** BEGIN Dataset content **
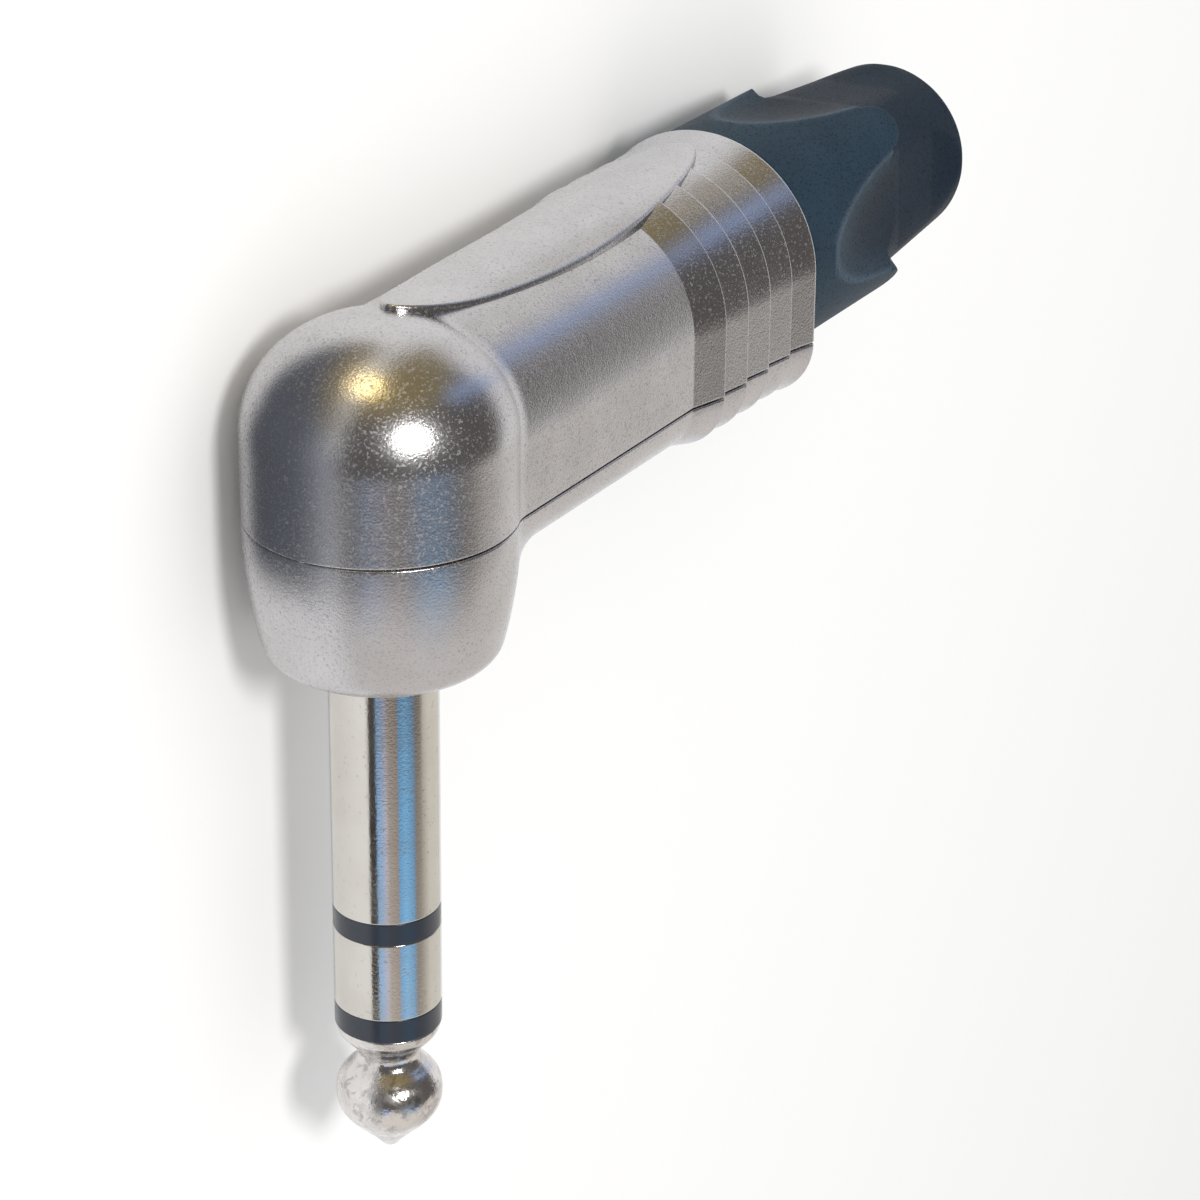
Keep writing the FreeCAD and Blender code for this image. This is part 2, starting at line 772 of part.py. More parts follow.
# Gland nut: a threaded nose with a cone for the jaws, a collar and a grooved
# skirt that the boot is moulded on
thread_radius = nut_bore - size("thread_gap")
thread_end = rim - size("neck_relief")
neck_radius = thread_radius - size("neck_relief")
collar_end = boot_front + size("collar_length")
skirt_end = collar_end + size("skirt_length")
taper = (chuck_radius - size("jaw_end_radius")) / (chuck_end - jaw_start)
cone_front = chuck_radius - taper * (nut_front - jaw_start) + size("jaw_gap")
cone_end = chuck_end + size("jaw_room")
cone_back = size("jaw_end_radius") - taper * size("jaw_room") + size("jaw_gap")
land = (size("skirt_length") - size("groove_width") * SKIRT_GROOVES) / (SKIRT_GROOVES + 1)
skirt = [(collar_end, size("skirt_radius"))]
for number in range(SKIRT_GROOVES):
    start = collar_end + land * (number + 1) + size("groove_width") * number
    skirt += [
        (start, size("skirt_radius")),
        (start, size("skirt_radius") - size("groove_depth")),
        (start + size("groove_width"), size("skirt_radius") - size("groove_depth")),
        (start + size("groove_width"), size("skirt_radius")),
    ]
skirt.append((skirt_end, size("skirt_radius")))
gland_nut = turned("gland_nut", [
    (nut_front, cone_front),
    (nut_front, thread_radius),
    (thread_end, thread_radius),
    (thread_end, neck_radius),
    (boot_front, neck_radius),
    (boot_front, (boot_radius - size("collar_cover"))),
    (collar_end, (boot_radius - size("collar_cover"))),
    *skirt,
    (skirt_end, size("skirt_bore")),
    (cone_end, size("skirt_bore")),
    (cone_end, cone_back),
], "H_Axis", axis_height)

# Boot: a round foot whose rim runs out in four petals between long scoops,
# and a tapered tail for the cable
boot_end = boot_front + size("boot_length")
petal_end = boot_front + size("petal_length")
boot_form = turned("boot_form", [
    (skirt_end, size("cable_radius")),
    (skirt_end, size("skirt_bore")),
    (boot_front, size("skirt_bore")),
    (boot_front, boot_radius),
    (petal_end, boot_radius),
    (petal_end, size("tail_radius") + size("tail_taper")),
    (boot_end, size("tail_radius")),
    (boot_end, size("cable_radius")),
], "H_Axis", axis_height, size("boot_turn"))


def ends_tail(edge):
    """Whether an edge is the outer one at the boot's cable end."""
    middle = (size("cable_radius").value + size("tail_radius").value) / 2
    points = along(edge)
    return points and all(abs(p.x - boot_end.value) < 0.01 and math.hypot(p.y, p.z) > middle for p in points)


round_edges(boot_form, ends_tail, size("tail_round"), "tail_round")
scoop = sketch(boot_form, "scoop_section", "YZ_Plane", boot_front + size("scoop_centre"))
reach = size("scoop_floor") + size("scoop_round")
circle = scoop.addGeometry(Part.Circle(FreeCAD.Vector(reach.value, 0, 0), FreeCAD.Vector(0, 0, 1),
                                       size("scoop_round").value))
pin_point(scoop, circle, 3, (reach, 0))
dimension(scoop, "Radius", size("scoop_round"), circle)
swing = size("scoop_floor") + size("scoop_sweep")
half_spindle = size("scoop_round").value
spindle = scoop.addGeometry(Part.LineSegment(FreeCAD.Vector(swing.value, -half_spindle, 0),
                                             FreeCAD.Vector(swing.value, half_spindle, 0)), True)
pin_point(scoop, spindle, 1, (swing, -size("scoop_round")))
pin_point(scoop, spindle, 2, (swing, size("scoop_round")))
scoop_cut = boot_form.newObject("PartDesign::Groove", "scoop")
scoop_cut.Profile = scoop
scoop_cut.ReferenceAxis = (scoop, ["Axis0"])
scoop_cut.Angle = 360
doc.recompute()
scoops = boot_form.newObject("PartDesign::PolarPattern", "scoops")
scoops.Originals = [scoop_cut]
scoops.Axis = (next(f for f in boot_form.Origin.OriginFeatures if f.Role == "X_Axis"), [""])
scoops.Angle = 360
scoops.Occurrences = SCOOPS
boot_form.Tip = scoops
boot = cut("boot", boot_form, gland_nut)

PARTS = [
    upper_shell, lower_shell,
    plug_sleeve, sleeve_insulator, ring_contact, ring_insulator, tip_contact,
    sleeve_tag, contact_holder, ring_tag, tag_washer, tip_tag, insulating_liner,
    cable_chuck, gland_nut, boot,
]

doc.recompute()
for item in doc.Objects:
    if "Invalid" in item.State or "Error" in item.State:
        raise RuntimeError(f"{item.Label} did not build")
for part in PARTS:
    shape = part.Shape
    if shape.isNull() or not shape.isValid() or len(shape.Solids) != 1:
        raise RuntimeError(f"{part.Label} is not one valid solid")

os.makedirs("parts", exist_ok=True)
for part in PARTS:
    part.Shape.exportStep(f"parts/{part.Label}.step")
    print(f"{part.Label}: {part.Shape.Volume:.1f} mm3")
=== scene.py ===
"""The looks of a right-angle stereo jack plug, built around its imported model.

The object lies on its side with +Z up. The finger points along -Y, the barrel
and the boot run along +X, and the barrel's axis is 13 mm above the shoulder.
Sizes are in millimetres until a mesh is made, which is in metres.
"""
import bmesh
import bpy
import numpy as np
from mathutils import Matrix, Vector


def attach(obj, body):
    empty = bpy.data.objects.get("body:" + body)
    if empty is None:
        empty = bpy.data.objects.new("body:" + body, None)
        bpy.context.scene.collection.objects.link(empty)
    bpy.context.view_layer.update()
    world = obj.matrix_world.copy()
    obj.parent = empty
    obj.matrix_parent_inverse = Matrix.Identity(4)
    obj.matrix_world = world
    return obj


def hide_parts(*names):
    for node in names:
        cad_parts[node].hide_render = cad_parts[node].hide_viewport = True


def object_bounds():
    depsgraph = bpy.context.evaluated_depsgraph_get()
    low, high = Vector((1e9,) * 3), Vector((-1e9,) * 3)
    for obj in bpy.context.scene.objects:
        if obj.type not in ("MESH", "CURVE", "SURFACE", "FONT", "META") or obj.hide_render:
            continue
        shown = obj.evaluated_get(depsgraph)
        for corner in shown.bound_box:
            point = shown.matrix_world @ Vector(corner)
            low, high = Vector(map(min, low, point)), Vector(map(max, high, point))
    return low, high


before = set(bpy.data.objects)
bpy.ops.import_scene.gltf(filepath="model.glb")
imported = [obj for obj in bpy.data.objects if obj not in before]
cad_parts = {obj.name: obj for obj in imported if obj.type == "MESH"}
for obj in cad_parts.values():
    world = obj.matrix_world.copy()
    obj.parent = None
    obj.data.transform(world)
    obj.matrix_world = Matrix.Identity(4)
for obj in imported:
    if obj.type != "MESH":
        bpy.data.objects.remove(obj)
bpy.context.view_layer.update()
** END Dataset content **
Task description: Look through the material above and print exactly the lines from the one containing "scoop_cut.Angle = 360" to the one containing "low, high = Vector((1e9,)", both included, and nothing more.

Full output:
scoop_cut.Angle = 360
doc.recompute()
scoops = boot_form.newObject("PartDesign::PolarPattern", "scoops")
scoops.Originals = [scoop_cut]
scoops.Axis = (next(f for f in boot_form.Origin.OriginFeatures if f.Role == "X_Axis"), [""])
scoops.Angle = 360
scoops.Occurrences = SCOOPS
boot_form.Tip = scoops
boot = cut("boot", boot_form, gland_nut)

PARTS = [
    upper_shell, lower_shell,
    plug_sleeve, sleeve_insulator, ring_contact, ring_insulator, tip_contact,
    sleeve_tag, contact_holder, ring_tag, tag_washer, tip_tag, insulating_liner,
    cable_chuck, gland_nut, boot,
]

doc.recompute()
for item in doc.Objects:
    if "Invalid" in item.State or "Error" in item.State:
        raise RuntimeError(f"{item.Label} did not build")
for part in PARTS:
    shape = part.Shape
    if shape.isNull() or not shape.isValid() or len(shape.Solids) != 1:
        raise RuntimeError(f"{part.Label} is not one valid solid")

os.makedirs("parts", exist_ok=True)
for part in PARTS:
    part.Shape.exportStep(f"parts/{part.Label}.step")
    print(f"{part.Label}: {part.Shape.Volume:.1f} mm3")
=== scene.py ===
"""The looks of a right-angle stereo jack plug, built around its imported model.

The object lies on its side with +Z up. The finger points along -Y, the barrel
and the boot run along +X, and the barrel's axis is 13 mm above the shoulder.
Sizes are in millimetres until a mesh is made, which is in metres.
"""
import bmesh
import bpy
import numpy as np
from mathutils import Matrix, Vector


def attach(obj, body):
    empty = bpy.data.objects.get("body:" + body)
    if empty is None:
        empty = bpy.data.objects.new("body:" + body, None)
        bpy.context.scene.collection.objects.link(empty)
    bpy.context.view_layer.update()
    world = obj.matrix_world.copy()
    obj.parent = empty
    obj.matrix_parent_inverse = Matrix.Identity(4)
    obj.matrix_world = world
    return obj


def hide_parts(*names):
    for node in names:
        cad_parts[node].hide_render = cad_parts[node].hide_viewport = True


def object_bounds():
    depsgraph = bpy.context.evaluated_depsgraph_get()
    low, high = Vector((1e9,) * 3), Vector((-1e9,) * 3)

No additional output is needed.